Back to the carrier, it was the “USS America” We ran over a sailing yacht one time, oh, and as an aside, you can be sure this is a real Pedro post as “yacht” was spelled correctly. Anyhow, after we demolished the racing yacht we did rescue the drifting crew. I felt like a hero that day I suppose. A little.
Now I just make stuff. Stuff people need. In this day and age, that’s heroic. And unfortunately, also very rare.
Here, I just make trouble, not always the case, I used to make friends too.
I miss Kit Kit. Who wouldn’t.
Oh well, I gotta go to work, you guys stick around and fold paper swans or something.
I came home early. Her girl parts need a break, I’m sure. Nice woman too. It’s about time.
What a year it’s been. Drinking like every minute of every day is “last call”…Again, thanks to the folks at Total Wine in uptown for making that all financially possible. Suffering through endless pointless dates with politically correct goverment workers, a large part of the female workforce, trust me. I don’t sleep with the devil. I’m a private sector guy. I sleep like a baby. With a little help from Captain Morgan.
I was in the navy. Got a bag full of gook ears in a footlocker somewhere to prove it too. Don’t write.

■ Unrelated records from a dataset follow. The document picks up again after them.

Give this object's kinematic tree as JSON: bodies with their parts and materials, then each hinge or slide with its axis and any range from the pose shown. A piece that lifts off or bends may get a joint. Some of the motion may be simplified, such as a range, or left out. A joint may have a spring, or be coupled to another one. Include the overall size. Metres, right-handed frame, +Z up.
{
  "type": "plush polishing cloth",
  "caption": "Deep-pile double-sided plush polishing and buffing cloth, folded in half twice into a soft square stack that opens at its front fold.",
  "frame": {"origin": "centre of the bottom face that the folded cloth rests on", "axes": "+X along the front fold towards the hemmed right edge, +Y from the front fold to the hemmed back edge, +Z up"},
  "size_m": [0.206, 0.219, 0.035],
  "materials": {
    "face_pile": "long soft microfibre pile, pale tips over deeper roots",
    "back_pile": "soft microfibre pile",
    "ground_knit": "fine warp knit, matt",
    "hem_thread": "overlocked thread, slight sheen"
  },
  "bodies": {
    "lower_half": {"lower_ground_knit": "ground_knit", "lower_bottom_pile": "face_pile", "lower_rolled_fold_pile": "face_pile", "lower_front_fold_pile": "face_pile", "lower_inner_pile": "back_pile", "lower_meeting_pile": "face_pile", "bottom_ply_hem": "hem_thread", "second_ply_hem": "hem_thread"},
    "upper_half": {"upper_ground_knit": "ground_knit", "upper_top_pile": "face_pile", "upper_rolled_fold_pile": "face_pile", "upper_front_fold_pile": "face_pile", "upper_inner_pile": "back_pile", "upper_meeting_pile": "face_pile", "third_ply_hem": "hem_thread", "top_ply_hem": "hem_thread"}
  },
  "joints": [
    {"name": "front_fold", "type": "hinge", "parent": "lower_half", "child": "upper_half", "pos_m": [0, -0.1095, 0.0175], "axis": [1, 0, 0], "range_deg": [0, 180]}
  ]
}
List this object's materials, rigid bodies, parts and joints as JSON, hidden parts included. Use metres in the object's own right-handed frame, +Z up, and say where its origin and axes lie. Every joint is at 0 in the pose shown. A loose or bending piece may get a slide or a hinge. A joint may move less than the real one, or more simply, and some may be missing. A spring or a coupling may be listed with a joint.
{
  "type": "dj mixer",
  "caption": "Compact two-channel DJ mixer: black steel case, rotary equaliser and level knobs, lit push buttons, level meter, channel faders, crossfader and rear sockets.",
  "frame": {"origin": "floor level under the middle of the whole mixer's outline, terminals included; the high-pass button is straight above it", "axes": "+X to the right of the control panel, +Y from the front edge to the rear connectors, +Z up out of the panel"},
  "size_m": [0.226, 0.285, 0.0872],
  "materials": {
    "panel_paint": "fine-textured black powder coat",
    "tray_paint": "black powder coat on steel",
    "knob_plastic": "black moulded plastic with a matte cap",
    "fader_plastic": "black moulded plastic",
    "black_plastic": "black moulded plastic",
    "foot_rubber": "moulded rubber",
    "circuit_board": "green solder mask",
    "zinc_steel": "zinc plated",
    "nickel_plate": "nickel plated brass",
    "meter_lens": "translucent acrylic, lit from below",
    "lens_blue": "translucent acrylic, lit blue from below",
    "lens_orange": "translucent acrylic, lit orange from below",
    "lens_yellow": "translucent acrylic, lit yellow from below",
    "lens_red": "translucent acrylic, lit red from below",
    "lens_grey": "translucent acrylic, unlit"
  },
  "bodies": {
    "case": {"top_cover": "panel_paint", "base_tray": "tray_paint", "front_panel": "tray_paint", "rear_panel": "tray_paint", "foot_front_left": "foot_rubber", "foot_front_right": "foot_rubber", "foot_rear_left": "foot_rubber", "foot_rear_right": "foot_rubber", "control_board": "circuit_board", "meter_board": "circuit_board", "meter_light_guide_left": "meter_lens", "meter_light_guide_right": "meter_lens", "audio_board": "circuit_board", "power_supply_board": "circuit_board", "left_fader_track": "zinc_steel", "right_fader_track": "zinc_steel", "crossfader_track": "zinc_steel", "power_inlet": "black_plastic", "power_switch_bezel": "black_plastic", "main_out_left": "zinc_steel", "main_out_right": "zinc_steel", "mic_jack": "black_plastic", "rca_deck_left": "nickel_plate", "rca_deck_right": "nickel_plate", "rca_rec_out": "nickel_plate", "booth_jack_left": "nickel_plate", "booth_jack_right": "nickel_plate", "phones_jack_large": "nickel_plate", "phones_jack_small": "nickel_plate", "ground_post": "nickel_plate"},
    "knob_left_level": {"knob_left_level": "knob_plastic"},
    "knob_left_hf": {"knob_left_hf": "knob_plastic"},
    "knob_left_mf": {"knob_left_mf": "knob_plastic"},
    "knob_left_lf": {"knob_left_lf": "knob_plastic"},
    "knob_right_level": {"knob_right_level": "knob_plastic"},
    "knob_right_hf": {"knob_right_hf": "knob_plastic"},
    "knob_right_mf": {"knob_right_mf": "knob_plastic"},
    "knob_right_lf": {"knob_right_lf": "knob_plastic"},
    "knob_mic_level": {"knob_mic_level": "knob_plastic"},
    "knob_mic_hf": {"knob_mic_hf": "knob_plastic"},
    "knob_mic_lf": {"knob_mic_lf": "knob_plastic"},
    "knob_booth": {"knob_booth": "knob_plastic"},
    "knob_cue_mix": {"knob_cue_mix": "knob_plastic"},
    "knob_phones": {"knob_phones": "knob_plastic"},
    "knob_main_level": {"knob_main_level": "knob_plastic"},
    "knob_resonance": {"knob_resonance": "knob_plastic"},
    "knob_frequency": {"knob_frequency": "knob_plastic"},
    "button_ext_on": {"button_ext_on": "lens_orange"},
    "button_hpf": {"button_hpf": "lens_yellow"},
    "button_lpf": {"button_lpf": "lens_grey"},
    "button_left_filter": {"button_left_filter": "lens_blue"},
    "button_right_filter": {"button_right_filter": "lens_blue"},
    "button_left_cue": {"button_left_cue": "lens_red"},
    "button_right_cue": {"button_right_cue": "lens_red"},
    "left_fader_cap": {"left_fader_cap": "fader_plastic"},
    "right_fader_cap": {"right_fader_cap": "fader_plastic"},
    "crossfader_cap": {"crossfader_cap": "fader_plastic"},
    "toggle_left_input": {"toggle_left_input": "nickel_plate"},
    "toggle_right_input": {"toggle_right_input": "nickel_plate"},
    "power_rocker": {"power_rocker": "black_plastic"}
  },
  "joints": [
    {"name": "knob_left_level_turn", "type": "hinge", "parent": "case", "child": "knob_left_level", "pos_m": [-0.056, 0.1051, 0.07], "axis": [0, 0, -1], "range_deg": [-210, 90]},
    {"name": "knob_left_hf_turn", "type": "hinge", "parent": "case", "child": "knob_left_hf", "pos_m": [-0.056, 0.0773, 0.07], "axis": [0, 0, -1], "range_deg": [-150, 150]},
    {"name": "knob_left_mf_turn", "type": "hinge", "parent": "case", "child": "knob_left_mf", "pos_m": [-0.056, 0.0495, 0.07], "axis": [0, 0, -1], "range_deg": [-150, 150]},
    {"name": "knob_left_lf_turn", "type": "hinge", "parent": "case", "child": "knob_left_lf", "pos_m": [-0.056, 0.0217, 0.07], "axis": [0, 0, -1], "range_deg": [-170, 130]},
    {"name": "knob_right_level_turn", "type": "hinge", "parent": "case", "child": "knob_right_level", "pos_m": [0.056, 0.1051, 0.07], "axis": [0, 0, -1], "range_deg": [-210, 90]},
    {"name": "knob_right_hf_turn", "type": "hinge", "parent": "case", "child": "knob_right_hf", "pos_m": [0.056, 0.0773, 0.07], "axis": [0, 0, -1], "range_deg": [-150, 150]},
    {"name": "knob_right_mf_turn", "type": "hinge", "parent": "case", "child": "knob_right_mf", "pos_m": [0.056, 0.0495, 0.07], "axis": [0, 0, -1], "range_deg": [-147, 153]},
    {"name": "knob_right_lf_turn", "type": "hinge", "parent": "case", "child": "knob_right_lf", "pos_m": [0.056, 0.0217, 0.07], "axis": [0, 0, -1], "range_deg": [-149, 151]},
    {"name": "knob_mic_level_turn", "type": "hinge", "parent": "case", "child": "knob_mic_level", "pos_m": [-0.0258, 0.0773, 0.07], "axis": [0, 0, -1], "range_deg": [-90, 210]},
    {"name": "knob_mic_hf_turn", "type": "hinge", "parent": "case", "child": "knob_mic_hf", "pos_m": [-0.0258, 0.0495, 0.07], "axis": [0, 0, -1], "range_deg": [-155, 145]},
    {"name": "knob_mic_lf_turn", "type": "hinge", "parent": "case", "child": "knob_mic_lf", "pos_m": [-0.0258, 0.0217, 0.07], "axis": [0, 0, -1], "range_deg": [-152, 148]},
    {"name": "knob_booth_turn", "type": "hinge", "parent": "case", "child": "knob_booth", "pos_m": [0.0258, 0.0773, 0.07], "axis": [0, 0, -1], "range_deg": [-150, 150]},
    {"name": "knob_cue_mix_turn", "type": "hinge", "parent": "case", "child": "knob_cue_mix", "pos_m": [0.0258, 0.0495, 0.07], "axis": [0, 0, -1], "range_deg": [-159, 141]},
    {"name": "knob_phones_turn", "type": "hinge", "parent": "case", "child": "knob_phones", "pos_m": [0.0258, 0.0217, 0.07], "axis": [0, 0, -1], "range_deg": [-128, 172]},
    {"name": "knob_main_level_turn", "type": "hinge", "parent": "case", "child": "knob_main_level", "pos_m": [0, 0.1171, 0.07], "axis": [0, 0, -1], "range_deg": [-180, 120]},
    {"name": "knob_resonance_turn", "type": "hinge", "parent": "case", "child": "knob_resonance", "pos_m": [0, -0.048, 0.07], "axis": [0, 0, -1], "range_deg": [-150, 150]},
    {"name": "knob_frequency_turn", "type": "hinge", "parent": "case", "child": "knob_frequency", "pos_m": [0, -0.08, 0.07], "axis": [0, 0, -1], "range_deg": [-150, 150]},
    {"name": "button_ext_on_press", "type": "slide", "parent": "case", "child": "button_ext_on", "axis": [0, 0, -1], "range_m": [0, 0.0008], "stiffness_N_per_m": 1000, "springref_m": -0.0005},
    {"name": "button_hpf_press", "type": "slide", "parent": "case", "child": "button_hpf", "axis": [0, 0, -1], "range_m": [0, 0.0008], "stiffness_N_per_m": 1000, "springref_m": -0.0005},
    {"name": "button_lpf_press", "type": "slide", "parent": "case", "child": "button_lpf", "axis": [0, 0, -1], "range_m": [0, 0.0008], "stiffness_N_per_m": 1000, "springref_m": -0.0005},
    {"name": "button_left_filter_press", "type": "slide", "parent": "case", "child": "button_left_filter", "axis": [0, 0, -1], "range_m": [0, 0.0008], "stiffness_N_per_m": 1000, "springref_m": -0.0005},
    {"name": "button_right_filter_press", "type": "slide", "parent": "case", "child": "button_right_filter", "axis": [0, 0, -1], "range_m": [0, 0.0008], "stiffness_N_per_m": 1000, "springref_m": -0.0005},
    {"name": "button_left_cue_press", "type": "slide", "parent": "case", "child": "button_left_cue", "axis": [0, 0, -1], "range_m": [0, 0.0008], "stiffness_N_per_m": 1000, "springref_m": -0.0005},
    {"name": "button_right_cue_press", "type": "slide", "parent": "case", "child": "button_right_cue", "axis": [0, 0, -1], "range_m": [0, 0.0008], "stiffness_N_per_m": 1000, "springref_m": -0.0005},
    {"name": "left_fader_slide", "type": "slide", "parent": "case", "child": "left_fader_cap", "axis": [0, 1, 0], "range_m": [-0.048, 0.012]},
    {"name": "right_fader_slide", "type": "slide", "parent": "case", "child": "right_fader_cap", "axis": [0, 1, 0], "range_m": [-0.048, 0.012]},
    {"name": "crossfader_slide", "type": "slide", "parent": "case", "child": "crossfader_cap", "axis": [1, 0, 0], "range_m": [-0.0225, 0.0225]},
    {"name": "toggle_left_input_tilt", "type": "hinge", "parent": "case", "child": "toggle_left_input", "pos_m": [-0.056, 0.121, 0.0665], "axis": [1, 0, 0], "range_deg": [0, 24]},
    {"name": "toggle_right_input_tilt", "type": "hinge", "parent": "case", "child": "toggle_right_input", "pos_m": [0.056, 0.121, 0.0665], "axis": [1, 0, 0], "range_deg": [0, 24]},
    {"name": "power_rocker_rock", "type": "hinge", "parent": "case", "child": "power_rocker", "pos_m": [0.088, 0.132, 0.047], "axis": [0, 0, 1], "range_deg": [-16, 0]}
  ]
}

Miss Robin and I, we’re very compatible too. You know how hard it is to find another person on this planet that doesn’t feel obsessed to own six fucking dogs. It’s nearly impossible.
She is as Jewish as you can make a woman. That part came in under the radar. Never occured to me. She don’t pay retail, not this one. Don’t chip in on dates either. Not with that smile…no sir. Not a penny.
Oh well, I’m made of money, right?
Well, I’m back at my place, basking in a little “me time” and afterglow. See you guys later………Pedro.